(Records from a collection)

* * * * * * * * *

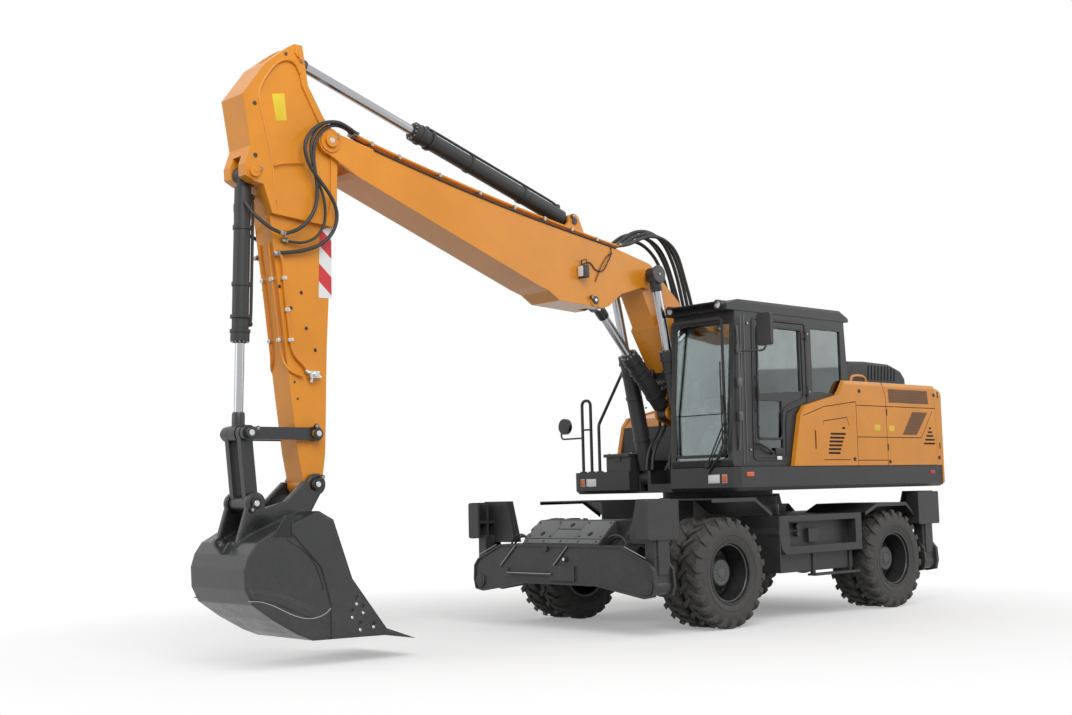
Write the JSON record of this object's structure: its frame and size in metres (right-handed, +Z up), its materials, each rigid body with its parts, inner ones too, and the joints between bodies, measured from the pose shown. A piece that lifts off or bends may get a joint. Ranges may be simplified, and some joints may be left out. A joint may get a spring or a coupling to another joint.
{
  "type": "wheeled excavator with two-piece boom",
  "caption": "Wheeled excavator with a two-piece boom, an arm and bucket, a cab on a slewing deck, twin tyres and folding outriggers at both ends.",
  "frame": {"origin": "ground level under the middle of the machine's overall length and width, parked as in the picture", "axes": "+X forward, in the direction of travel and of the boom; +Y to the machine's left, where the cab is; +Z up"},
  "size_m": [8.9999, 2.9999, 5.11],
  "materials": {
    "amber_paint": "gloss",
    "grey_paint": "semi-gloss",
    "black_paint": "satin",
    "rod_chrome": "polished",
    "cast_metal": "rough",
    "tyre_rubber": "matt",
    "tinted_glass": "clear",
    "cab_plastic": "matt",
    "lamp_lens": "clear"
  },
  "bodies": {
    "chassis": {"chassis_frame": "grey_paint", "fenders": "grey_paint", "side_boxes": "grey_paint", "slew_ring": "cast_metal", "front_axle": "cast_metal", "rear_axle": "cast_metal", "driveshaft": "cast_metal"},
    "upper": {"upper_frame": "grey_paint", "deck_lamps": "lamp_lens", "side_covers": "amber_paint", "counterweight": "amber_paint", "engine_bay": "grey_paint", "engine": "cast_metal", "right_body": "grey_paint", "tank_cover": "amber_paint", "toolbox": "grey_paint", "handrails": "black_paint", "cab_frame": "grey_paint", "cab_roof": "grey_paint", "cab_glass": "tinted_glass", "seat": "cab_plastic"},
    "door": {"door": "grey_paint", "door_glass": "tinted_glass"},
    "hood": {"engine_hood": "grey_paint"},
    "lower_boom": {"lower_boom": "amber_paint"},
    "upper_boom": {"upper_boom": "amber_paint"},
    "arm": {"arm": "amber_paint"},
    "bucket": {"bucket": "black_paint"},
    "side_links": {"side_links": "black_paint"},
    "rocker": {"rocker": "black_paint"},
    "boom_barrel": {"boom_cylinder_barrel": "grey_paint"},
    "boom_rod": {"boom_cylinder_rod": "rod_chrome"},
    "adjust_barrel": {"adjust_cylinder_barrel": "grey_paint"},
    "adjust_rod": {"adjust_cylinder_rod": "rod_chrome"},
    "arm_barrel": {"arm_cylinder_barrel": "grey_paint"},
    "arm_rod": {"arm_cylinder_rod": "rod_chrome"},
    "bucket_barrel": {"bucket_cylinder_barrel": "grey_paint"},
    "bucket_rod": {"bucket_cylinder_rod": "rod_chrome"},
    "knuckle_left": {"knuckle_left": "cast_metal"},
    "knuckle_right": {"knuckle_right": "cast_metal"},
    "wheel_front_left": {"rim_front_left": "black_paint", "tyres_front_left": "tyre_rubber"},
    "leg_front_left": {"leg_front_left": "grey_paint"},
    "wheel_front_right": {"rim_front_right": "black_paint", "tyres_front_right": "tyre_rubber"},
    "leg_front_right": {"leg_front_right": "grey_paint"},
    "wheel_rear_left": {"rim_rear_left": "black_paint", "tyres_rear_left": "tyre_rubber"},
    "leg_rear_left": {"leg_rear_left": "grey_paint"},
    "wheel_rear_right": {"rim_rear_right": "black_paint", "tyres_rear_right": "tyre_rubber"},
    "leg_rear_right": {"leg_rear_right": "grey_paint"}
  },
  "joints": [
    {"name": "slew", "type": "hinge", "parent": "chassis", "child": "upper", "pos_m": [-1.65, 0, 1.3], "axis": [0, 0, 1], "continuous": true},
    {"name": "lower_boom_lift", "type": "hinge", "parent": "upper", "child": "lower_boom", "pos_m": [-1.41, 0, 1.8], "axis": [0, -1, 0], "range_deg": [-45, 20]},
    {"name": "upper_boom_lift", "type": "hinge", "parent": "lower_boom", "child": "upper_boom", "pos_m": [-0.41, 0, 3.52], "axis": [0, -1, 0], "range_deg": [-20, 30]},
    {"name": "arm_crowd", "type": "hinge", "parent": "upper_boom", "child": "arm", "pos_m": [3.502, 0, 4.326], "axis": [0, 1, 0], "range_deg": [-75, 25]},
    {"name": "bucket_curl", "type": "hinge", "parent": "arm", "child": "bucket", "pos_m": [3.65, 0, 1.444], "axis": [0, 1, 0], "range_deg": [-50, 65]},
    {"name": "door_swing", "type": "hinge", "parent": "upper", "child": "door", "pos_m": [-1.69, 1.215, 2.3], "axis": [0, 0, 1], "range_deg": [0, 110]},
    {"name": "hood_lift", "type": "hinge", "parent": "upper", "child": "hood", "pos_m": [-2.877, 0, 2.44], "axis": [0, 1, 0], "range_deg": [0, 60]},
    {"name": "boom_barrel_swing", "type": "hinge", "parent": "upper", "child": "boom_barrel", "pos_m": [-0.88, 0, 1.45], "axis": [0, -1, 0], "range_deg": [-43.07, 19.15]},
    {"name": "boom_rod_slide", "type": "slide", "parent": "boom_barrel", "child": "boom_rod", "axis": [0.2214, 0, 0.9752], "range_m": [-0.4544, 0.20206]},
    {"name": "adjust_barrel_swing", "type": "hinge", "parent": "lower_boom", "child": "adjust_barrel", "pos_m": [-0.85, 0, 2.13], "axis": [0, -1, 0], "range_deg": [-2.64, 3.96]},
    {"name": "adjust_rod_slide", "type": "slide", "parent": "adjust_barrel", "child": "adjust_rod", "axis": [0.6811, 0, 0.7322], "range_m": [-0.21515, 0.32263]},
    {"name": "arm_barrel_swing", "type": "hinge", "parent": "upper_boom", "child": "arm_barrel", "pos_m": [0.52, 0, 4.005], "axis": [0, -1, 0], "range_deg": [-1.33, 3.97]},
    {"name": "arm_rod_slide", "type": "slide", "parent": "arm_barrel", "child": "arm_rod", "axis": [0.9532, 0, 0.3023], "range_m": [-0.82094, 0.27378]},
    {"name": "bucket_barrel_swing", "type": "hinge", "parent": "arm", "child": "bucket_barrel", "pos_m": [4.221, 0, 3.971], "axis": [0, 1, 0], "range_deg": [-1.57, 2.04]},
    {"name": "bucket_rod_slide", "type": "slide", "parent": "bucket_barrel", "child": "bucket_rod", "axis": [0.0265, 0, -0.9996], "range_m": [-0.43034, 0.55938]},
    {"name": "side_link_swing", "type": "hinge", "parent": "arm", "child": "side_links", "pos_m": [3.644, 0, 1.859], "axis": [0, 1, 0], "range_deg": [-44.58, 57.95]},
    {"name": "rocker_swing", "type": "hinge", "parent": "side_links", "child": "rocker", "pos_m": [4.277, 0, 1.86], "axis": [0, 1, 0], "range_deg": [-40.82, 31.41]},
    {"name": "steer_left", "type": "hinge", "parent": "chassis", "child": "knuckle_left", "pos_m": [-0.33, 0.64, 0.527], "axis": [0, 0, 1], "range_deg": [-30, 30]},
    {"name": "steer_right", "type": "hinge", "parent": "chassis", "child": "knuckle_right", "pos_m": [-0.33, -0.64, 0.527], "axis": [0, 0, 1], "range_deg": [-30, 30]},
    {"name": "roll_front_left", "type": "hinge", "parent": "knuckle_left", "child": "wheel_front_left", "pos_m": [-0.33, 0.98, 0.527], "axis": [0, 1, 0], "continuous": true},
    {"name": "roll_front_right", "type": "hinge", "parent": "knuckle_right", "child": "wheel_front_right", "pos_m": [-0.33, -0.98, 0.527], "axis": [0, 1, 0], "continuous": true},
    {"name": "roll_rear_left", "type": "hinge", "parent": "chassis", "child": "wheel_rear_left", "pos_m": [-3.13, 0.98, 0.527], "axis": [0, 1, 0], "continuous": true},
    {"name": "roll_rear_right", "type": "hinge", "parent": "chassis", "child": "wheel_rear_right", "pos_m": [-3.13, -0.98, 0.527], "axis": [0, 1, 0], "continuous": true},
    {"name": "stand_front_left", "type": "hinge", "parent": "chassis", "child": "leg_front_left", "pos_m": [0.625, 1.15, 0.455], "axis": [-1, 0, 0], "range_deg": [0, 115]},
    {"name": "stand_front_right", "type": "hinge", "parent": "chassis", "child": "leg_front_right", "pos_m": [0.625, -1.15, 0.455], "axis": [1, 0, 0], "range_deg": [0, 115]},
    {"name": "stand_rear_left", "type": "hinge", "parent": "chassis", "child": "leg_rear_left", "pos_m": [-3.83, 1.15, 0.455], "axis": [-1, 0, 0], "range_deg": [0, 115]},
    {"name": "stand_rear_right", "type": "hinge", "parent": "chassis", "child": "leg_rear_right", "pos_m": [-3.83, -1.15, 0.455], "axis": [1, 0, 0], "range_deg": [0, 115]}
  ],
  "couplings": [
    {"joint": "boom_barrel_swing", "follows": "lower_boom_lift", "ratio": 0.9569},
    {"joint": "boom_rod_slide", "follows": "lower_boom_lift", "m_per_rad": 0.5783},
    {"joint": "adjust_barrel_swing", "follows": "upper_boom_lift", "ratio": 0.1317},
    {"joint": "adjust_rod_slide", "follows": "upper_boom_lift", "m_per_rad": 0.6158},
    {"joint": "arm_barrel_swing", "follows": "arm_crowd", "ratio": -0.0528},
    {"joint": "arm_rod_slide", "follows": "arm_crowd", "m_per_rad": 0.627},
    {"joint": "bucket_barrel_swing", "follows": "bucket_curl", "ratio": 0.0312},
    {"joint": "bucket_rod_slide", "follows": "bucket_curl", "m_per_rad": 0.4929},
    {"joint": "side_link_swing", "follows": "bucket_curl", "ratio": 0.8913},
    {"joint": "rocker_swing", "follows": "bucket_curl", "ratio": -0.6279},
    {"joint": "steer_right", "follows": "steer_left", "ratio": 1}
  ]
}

* * * * * * * * *

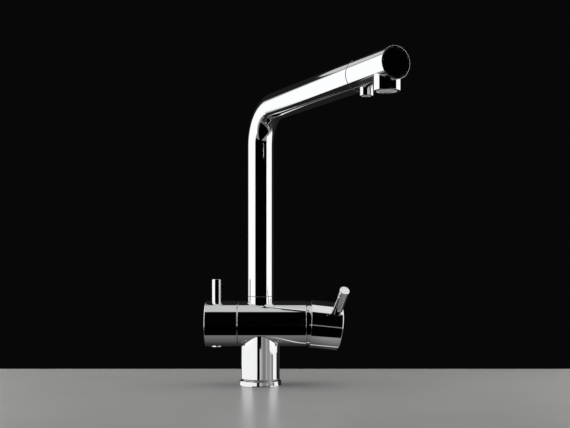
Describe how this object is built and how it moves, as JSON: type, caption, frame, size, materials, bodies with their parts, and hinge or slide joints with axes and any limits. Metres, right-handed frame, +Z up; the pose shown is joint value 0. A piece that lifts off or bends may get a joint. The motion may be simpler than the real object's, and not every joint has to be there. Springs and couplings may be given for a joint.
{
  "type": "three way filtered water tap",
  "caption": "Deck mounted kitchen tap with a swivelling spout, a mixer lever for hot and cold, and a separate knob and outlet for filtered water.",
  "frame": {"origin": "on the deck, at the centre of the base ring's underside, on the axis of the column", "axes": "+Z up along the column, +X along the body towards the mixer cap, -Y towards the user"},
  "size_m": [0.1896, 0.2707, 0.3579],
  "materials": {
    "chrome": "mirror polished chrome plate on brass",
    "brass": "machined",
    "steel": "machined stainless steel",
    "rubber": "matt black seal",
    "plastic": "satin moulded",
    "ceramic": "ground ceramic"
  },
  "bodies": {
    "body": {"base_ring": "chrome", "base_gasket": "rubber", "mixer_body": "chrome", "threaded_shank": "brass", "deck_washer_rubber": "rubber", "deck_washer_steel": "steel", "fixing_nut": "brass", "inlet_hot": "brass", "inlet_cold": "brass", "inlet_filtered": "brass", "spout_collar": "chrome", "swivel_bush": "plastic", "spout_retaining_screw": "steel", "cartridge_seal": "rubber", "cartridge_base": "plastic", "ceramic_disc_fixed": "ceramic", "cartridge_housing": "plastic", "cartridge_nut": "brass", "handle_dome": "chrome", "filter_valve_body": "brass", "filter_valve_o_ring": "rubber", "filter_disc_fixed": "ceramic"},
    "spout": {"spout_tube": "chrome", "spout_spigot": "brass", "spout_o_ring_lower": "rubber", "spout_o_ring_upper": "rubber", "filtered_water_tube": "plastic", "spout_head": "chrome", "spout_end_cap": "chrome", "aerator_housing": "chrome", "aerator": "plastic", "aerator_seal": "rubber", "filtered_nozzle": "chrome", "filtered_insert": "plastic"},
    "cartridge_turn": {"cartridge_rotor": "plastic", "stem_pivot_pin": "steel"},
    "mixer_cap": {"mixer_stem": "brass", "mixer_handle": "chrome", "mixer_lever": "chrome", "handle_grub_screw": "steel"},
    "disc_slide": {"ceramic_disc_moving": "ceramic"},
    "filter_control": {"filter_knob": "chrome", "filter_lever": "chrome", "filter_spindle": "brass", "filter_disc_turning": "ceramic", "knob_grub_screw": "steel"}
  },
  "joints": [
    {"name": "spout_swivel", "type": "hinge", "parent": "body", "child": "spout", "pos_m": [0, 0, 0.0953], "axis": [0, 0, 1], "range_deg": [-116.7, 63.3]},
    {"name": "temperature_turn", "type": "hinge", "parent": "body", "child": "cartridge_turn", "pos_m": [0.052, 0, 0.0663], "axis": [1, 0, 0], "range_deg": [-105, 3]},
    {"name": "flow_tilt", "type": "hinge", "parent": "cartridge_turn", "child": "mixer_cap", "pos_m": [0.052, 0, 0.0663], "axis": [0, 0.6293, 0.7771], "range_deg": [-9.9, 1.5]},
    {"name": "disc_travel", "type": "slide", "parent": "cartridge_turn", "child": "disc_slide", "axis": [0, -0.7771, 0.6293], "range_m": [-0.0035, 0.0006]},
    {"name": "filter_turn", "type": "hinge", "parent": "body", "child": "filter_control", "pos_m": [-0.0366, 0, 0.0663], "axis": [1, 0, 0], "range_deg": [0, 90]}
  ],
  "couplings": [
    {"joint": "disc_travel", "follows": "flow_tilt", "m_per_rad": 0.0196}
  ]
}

* * * * * * * * *

- [SET EXERCISE]:
Report only the number of lines that hold the string "shown" in this listing.

- [EXERCISE RESPONSE]:
2